Democratic Republic of Congo President Joseph Kabila has outlined the new transitional government's first peacetime program of action after five years of civil war. But diplomats and analysts say the plan remains thin on detail.
In the People's Palace, the house of parliament in the heart of the capital, Kinshasa, President Kabila presented the program of action and called on politicians to unite in their effort to rebuild the country's infrastructure and reduce poverty.
Mr. Kabila, Africa's youngest president at aged 32, leads a transitional government of national unity that unites the former government with ex-rebel groups backed by neighboring Rwanda and Uganda, and aims to shepherd the country to democratic elections in two years' time.

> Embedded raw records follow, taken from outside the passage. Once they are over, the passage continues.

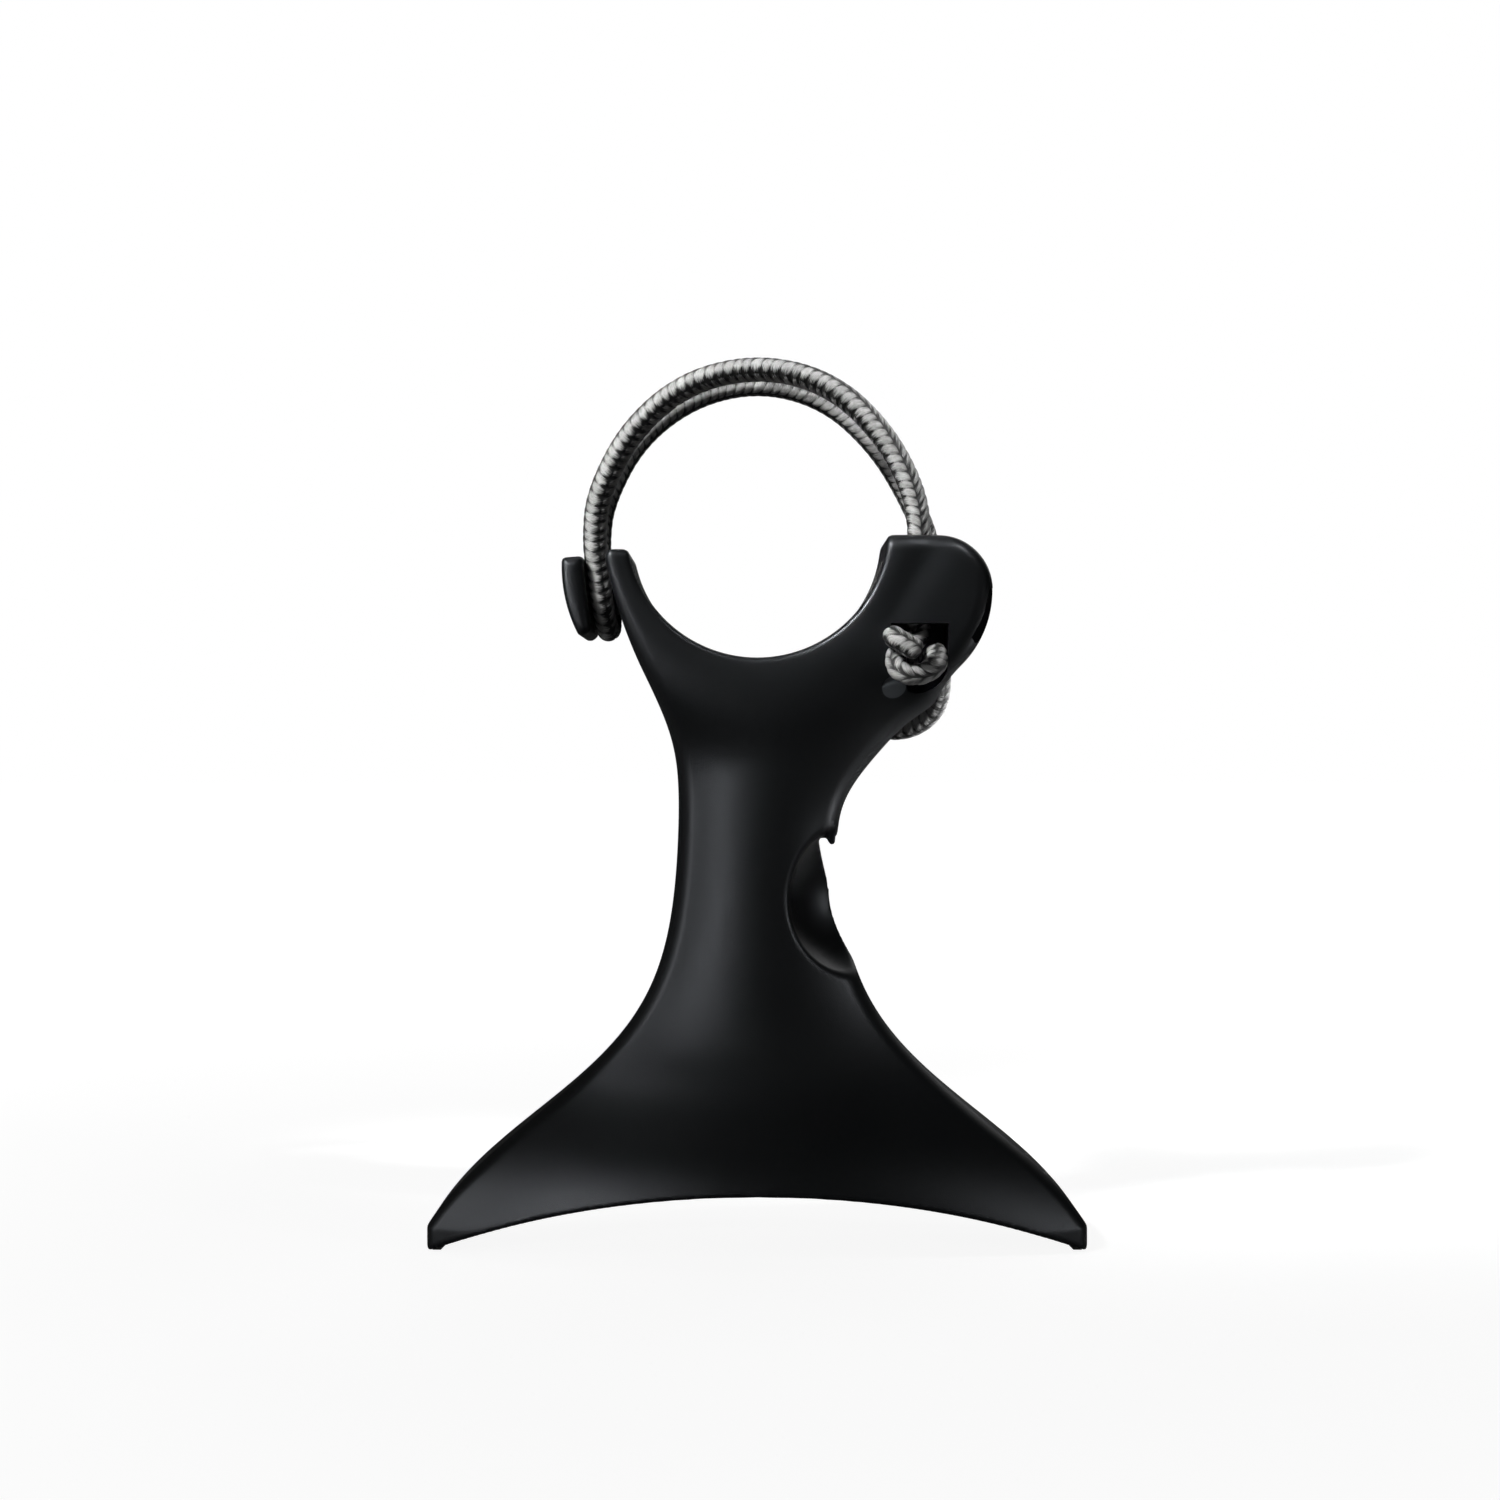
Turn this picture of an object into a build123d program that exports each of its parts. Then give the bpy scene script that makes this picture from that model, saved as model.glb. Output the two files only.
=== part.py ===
"""A cradle stand: a flared, arched base, a slim neck and a U-shaped cradle closed by an elastic loop.

X runs across the cradle, Y through it and Z up. The origin is on the ground, midway between the two feet.
"""
from build123d import *
from math import cos, exp, log, pi, radians, sin, sqrt, tan
import os

os.makedirs("parts", exist_ok=True)

# ---- driving dimensions, mm ----

# cradle
cradle_radius = 26.2
cradle_height = 146.4      # of the cradle's axis above the ground
cradle_depth = 27.0
liner_thickness = 1.0
liner_margin = 1.6         # bare lip left in front of and behind the liner
liner_drop = 6.4           # heights given as a drop are below the cradle's axis
liner_clearance = 0.05
arm_drop = 4.4
arm_width = 4.8            # of the left arm at its top
arm_bow = 3.2              # how far the arm's outer side swells half way down
arm_rounding = 1.6

# neck and shoulders
neck_half_width = 15.7
neck_half_depth = 9.8
neck_end_depth = 4.6       # half depth of the flat on each side of the neck
shoulder_drop = 42.4       # where the neck has grown half way to the cradle's depth
shoulder_softness = 3.5
left_shoulder_drop = 43.5
left_shoulder_slope = 0.5
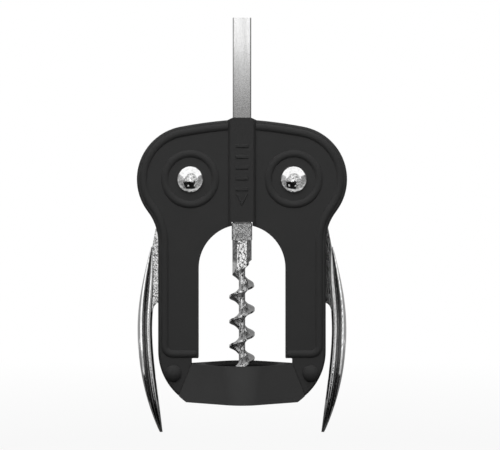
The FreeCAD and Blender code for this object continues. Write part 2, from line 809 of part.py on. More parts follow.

More than three million lives were lost throughout Congo's conflict, mostly through war-related hunger and disease, and much of the country's infrastructure was left decimated.
Africa's third biggest country is seen as potentially one of the richest on the continent, with a wealth of mineral deposits. But Congo remains broken up, with huge swathes of forest and poor roads blocking access to many parts of the country.
The president outlined the priorities for his new government, which include spending on infrastructure, reconstruction of a new national army, better regional relations, sound economic management and cutting poverty by half by 2015. Money was promised for the agricultural, industrial, energy, transport and telecommunications sectors, as well as for roads, schools, health, water, and electrical supply.
President Kabila insisted that corruption would be tackled and the judicial system supported financially. He also stressed the importance of tackling the deadly HIV/AIDS virus.
Parliament is expected to begin its debate on Mr. Kabila's proposals by the beginning of next week.
Diplomats praised the government for coming up with a general plan of action but criticized it for taking so long to propose any concrete measures, especially over military reform, vital for a country with so many ex-rebel groups and militias.
The increased financial needs for such a program have already been outlined in an International Monetary Fund review for Congo, which calls for increases in taxes and foreign donor pledges.
The government is expected to increase its internal receipts for 2004 by 30 percent, mostly based on increased taxes. But analysts doubt the revenue, which will largely come from taxing 650 odd large companies and from customs duties, can be raised by the expected amount.
Analysts say companies are already suffocating under high rates of tax and red tape, and are likely to avoid paying new taxes through clever accounting. They say customs tax fraud continues to be rife.